Data entries:
******************************

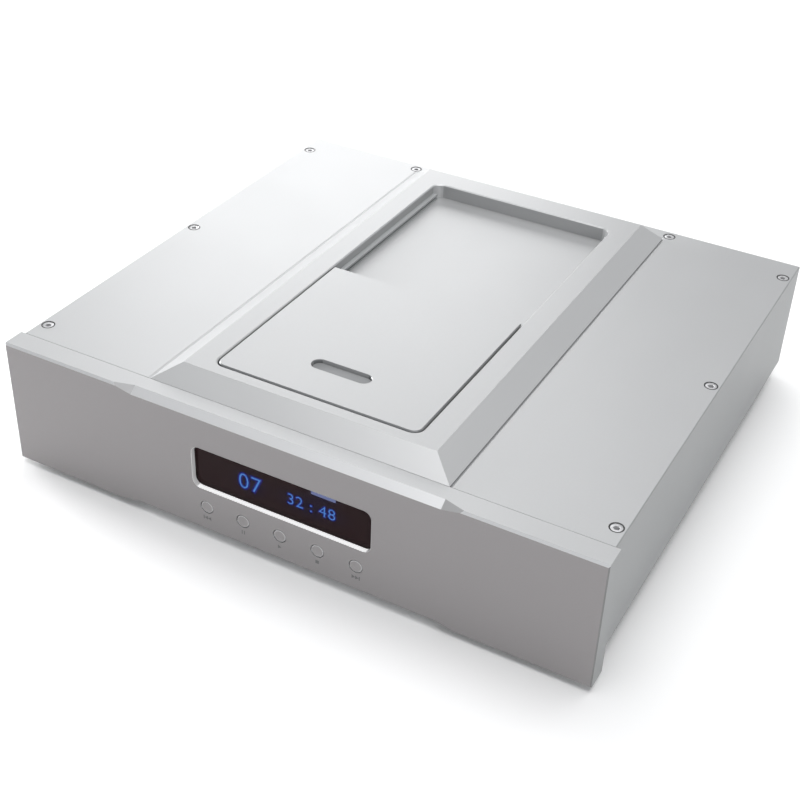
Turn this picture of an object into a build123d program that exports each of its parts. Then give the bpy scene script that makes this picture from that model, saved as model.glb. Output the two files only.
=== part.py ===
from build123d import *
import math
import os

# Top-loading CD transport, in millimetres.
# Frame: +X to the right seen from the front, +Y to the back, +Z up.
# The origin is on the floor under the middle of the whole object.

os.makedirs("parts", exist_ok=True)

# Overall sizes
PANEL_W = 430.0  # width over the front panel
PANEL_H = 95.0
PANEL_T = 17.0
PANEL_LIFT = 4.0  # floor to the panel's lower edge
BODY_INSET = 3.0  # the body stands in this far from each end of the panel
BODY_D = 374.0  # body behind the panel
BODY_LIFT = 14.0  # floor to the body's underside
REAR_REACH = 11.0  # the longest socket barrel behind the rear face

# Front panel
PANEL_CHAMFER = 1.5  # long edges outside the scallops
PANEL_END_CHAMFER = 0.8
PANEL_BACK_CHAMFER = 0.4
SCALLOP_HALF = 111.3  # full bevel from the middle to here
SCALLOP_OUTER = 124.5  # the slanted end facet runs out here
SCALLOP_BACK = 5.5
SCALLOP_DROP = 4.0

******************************

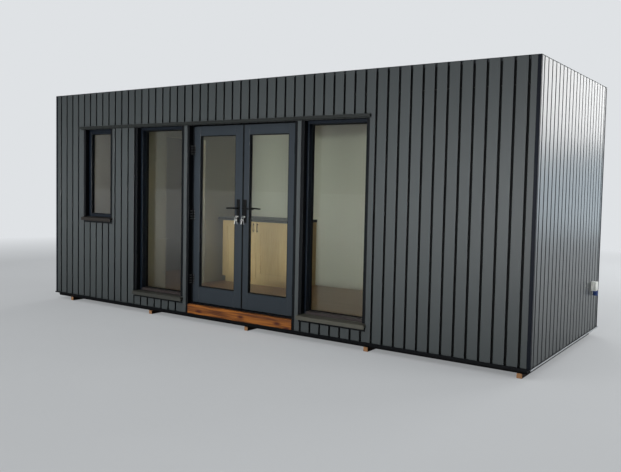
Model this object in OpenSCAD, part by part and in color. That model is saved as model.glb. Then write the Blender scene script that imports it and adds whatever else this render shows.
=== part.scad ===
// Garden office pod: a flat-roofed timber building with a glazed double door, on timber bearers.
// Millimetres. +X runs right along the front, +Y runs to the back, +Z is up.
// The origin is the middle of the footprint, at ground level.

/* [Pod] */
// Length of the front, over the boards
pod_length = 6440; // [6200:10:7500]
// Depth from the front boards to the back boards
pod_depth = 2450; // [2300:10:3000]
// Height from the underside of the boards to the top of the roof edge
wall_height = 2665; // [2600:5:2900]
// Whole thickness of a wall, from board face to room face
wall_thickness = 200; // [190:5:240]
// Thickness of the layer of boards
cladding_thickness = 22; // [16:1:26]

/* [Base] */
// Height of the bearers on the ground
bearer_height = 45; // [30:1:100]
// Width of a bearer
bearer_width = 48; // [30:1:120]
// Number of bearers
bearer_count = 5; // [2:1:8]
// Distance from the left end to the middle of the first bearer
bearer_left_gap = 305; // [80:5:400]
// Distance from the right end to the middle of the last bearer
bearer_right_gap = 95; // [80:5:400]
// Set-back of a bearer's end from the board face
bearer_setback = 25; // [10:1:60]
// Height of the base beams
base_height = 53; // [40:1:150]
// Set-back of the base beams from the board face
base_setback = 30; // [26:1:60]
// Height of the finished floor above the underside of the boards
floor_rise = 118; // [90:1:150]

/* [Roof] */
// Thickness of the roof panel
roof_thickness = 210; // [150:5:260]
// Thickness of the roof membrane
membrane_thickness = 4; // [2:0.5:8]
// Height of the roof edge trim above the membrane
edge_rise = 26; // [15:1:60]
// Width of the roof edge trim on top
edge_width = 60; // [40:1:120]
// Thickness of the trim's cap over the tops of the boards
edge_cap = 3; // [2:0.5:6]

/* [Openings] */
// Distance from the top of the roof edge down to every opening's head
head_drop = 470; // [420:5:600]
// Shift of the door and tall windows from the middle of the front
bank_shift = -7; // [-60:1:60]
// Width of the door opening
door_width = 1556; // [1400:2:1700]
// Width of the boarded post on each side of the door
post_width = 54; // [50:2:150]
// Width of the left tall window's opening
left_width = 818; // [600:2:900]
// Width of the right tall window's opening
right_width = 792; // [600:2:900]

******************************

*REQUIRED WORK*.
Using the entries shown above, reproduce verbatim the lines from the line bearing "Turn this picture" to the line bearing "REAR_REACH = 11.0", inclusive.

*SOLUTION FOR THIS PROBLEM*.
Turn this picture of an object into a build123d program that exports each of its parts. Then give the bpy scene script that makes this picture from that model, saved as model.glb. Output the two files only.
=== part.py ===
from build123d import *
import math
import os

# Top-loading CD transport, in millimetres.
# Frame: +X to the right seen from the front, +Y to the back, +Z up.
# The origin is on the floor under the middle of the whole object.

os.makedirs("parts", exist_ok=True)

# Overall sizes
PANEL_W = 430.0  # width over the front panel
PANEL_H = 95.0
PANEL_T = 17.0
PANEL_LIFT = 4.0  # floor to the panel's lower edge
BODY_INSET = 3.0  # the body stands in this far from each end of the panel
BODY_D = 374.0  # body behind the panel
BODY_LIFT = 14.0  # floor to the body's underside
REAR_REACH = 11.0  # the longest socket barrel behind the rear face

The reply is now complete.